How much is a drum of RoundUp?


----------



## Guest (Aug 19, 2011)

Tell them to get some scissors and do it themselves then.


----------



## Guest (Aug 19, 2011)

They'll both be here through the weekend, two drink minimum. :laughing:


----------



## thanohano44 (Aug 5, 2012)

I charge a specific price per 1000sf of area treated and I am not backing down from that price. I am doing a post/pre application. I'm going to use a bush hogger and then cut the stalks down to the ground level. haul off an dump the clippings.


----------



## thanohano44 (Aug 5, 2012)

i've got more photos.


----------



## Guest (Aug 19, 2011)

What was the question?


----------



## Guest (Aug 19, 2011)

What is the question? Are you asking hoq much to charge.. Or are they arguing that the grass is not taller than 16"... Or they don't believe it takes x amount of man hours to complete the work..? They are asking you to do a rough cut to tidy it up to maintainable condition right?


----------



## Guest (Aug 19, 2011)

Looking at the size of those weeds I would have bid no less than tree...............:whistling


----------



## thanohano44 (Aug 5, 2012)

Lizzie said:


> What is the question? Are you asking hoq much to charge.. Or are they arguing that the grass is not taller than 16"... Or they don't believe it takes x amount of man hours to complete the work..? They are asking you to do a rough cut to tidy it up to maintainable condition right?


Yes. This property is xeriscaped underneath all of those weeds. They don't agree with me on the height and amount I bid. In my opinion, I'm giving them a fantastic deal!!!!


----------



## Guest (Aug 19, 2011)

MAD Renovations said:


> Looking at the size of those weeds I would have bid no less than tree...............:whistling


Don't do it...


----------



## Guest (Aug 20, 2011)

Doesn't matter how good a deal *you* think it is...
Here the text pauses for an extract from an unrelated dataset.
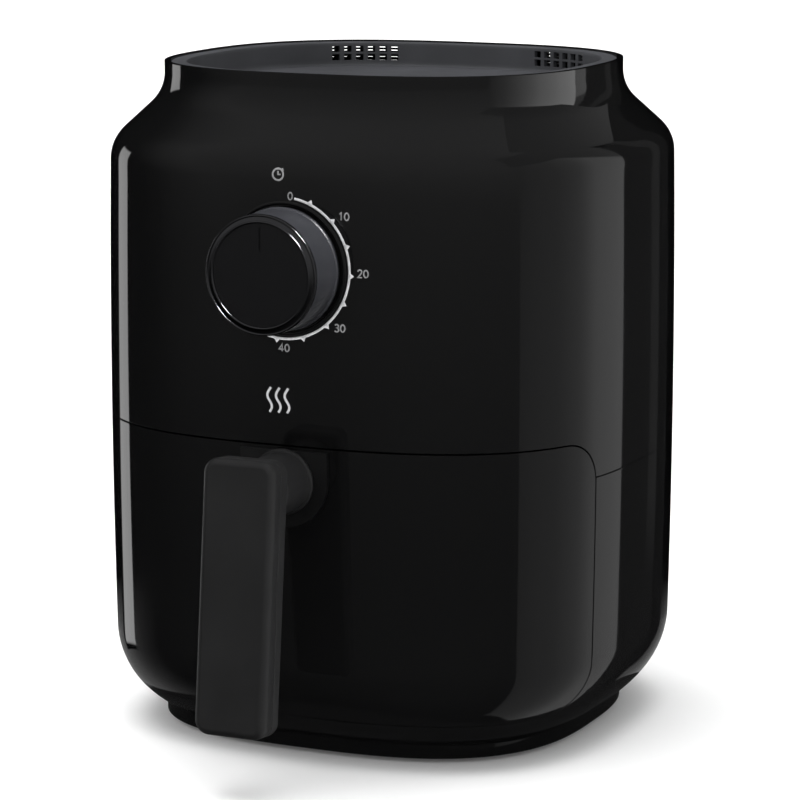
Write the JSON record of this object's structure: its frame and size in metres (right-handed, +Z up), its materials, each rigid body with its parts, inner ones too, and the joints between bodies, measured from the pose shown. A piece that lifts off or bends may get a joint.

Owners dealing with junk real estate....

*SOME JOBS JUST AREN'T WORTH DOING*:thumbup:


----------



## Guest (Aug 20, 2011)

thanohano44 said:


> need help on a bid.
> ...
> I know what my price is to cut, remove, spray a post emergent and man hours.


If you know your price, how can we help you on the bid? It is what it is.

But if you need a place to vent, you've found it. :thumbsup:


----------



## Guest (Aug 20, 2011)

Or the best online comedy club, as well... :whistling


----------



## Guest (Aug 20, 2011)

Why don't you bring a tape measure out there and point out the 16" line under 4 1/2' of weeds.


----------



## Guest (Aug 20, 2011)

See....told ya.


----------



## Guest (Aug 20, 2011)

Leo G said:


> Why don't you bring a tape measure out there and point out the 16" line under 4 1/2' of weeds.


Agreed, why would you even send them photos without a tape? Every grass cut I ever did whether I was cutting 1" or 4' I always did a before & after with a tape. Give the bank no choice but to pay you...and then I stopped doing REO and preserveration after a few months.. screw that


----------



## Guest (Aug 20, 2011)

If that grass is 16" tall I'd like to know the height of the chainlink fence hehe


----------



## Guest (Aug 20, 2011)

Spray it with Agent Orange then hire a tunnel rat.

Andy.


----------



## thanohano44 (Aug 5, 2012)

My bid also included removing all stalks. Trimming of tree's. Man hours. Tool rental. Mileage. Because it's monsoon season, I was going to use nothing but the best-Quikpro and pendulum aquacap. I mean the smell of the pre m would send this area nuts. It's in a little remote town. 

I just have a problem with submitting substandard work. With what they were willing to pay for just a cut. I would have has to pick up Jose and Manuel on the side of the road. Rent a bush hogger and take 6 trips to the dump. 

I did one just like this for a broker for $3500 Scrape. Cut. Remove. Spray. Weed. It took us 2 days with 6 men but the property had looked as if there were never any weeds or anything. We were paid within an hour after job completion.


----------



## brm1109 (Sep 17, 2012)

If they didn't like the price I would just not do it and let them get someone else. We all know what we need to be profitable.


----------



## Guest (Aug 20, 2011)

thanohano44 said:


> My bid also included removing all stalks. Trimming of tree's. Man hours. Tool rental. Mileage. Because it's monsoon season, I was going to use nothing but the best-Quikpro and pendulum aquacap. I mean the smell of the pre m would send this area nuts. It's in a little remote town.
> 
> I just have a problem with submitting substandard work. With what they were willing to pay for just a cut. I would have has to pick up Jose and Manuel on the side of the road. Rent a bush hogger and take 6 trips to the dump.
> 
> I did one just like this for a broker for $3500 Scrape. Cut. Remove. Spray. Weed. It took us 2 days with 6 men but the property had looked as if there were never any weeds or anything. We were paid within an hour after job completion.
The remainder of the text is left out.